Figure 12.2 shows an example of marine dataset (https://doi.org/10.1594/PANGAEA.887579) published through PANGAEA. The metadata of the dataset includes descriptive information about the dataset and its related entities (e.g., scholarly article, project). The dataset was gathered through sensors attached to an autonomous underwater vehicle (AWI AUV Polar Autonomous Underwater Laboratory), which was deployed as part of a cruise campaign (MSM29). The vehicle is identified through a persistent identifier assigned by https://sensor.awi.de/. The landing page of the instrument contains metadata of the instrument such as description, manufacturer, model, contact, calibration information.

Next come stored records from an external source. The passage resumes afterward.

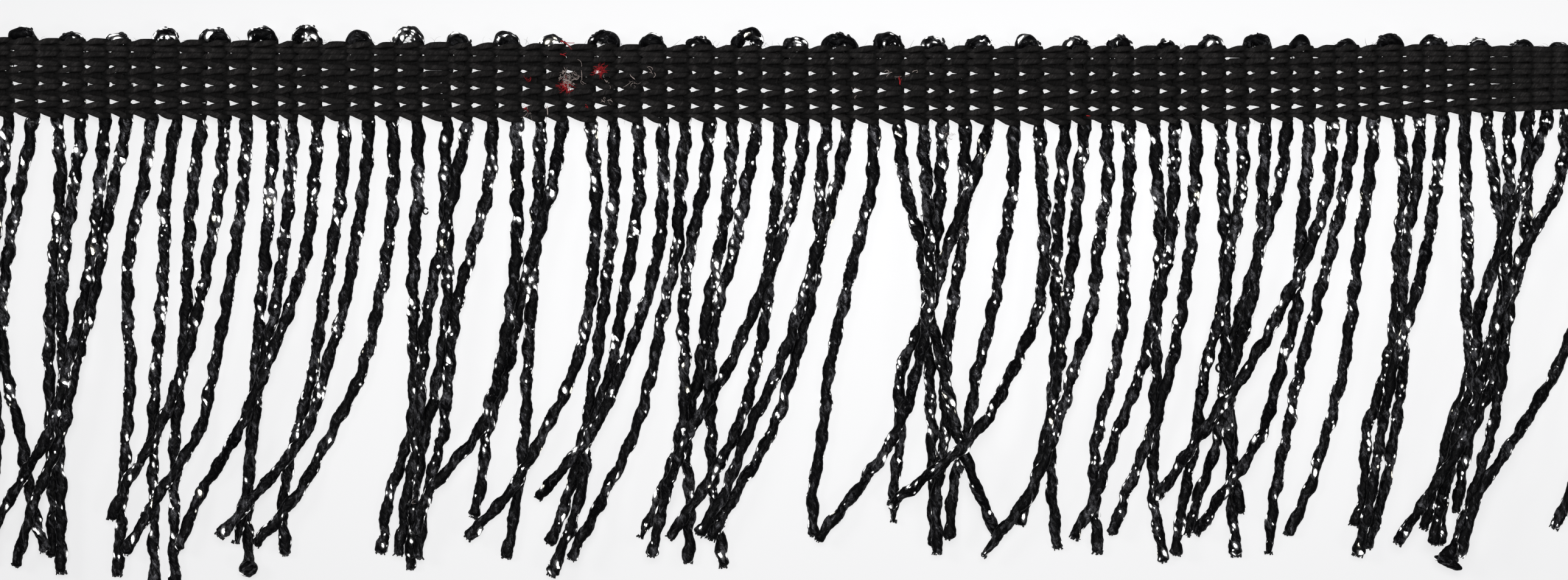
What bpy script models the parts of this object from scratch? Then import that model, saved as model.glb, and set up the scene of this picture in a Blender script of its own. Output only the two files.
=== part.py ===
# Chainette fringe trim lying flat: a black knitted heading tape with metallic cord fringe.
# X runs along the trim, Y points from the cut tips towards the heading, Z is up off the surface.
# The origin is on the underside of the stitched strip, at the middle of the length.

import math

import bmesh
import bpy
import numpy as np

MM = 0.001

# Heading tape
HEADING_BACK = 1.3 * MM
HEADING_VALLEY = 2.2 * MM
HEADING_CREST = 2.6 * MM
HEADING_STEP = 4.5 * MM
HEADING_OVERHANG = 1.6 * MM
WALE_WIDTHS = (1.65, 1.95, 2.25, 2.20, 1.90)
RIB_STEPS = ((0.25, 0.85), (0.50, 1.00), (0.75, 0.85), (1.00, 0.00))

# Strip that the cords are stitched into, under the lowest row of the heading
STRIP_HEIGHT = 1.0 * MM
STRIP_LOW_SETBACK = 0.3 * MM
STRIP_WIDTH = 2.3 * MM

# Cords
CORD_WIDTH = 1.55 * MM
CORD_HEIGHT = 1.15 * MM
CORD_SEGMENTS = 14
TIP_FLARE = 1.12
DEPTH_ZERO = -1.75 * MM
READING_DEPTHS = (8.0, 16.0, 24.0, 32.0, 40.0, 48.0)
TIP_CLEARANCE = 2.5
ROOT_SLOPE_SHARE = 0.4
CURVE_POINTS = 241

# Turned loops over the top edge of the heading
LOOP_WIDTH = 1.5 * MM
LOOP_HEIGHT = 1.0 * MM
LOOP_STAND = 1.05 * MM
LOOP_UNEVEN = 0.35 * MM
LOOP_RHYTHM = 1.9
LOOP_TURNS = (180.0, 135.0, 90.0, 45.0, 0.0)

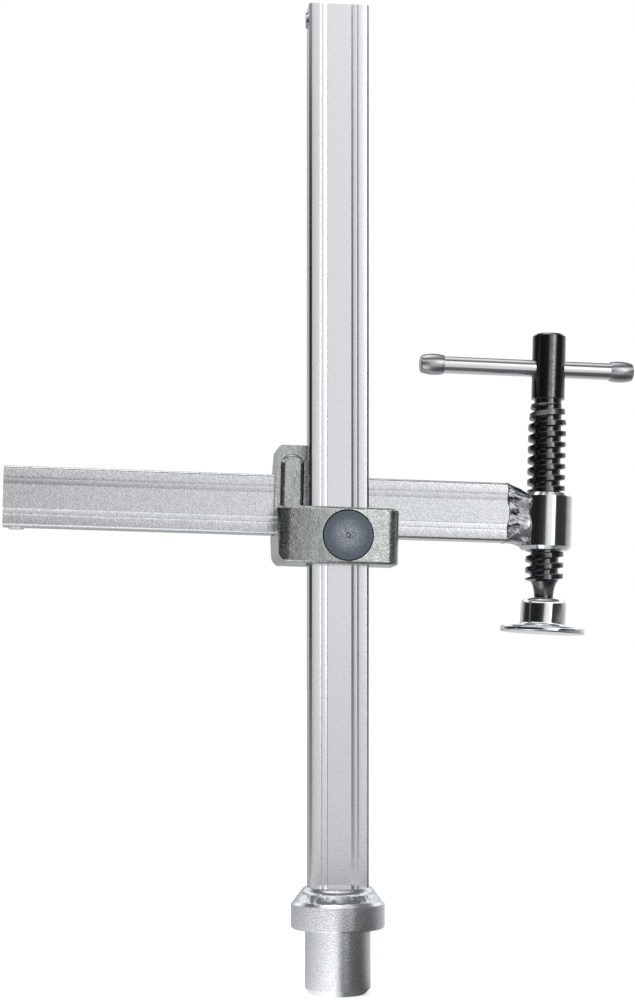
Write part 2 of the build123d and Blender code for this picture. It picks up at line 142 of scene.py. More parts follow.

Figure 12.3 depicts schema.org types and properties that may be used to model the dataset’s observation event (e.g., cruise campaign) and instrument deployed (AUV). Figure 12.4 shows the snippet of actual schema.org representation. External vocabularies (NERC SeaVoX Platform Categories and GeoLink Schema) are used to indicate the additional type for Event and Vehicle. In Schema.org, ‘Event’ refers to an occurrence at a specific time and location, for example a social event. As such, new types and properties are required to support the description of observation events and related scientific instruments to ensure full compliance with Schema.org functionality.

12.3. NetCDF4

State-of-the-art research ships are multimillion-pound floating laboratories which operate diverse arrays of high-powered, high-resolution sensors around-the-clock (e.g. sea-floor depth, weather, ocean current velocity and hydrography etc.). The National Oceanography Centre (NOC)[1] and British Antarctic Survey (BAS)[2] are currently working together to improve the integrity of the data management workflow from these sensor systems to end-users across the UK National Environment Research Council (NERC) large research vessel fleet, as part of the initiative, I/Ocean. In doing so, we can make cost effective use of vessel time while improving the FAIRness,[3] and in turn, access of data from these sensor arrays. The initial phase of the solution implements common NetCDF formats enabling harmonised access to data for researchers across ships. The formats are based on NetCDF4 and comply with Climate Forecast conventions. It has currently been proposed that NetCDF4 groups could be used to identify instruments and associated metadata in a similar way to the SONAR-netCDF4 convention for sonar data[5]. In doing so, the instrument PID is implemented as the data of a geophysical variable within a group that has an applicable date range (Snippet 12.3). For example, when the sensor was installed. Data streams are then linked to the instruments which produced them using the variable attribute instrument from Attribute Convention for Data Discovery (ACDD) 1-3. Through groups, other variables or attributes could hold more detailed information relating to an instrument. Additionally, groups may potentially offer a way to store other information with valid date ranges, such as calibrations, instrument reference frames and instrument orientations (e.g. the reference point of an anemometer).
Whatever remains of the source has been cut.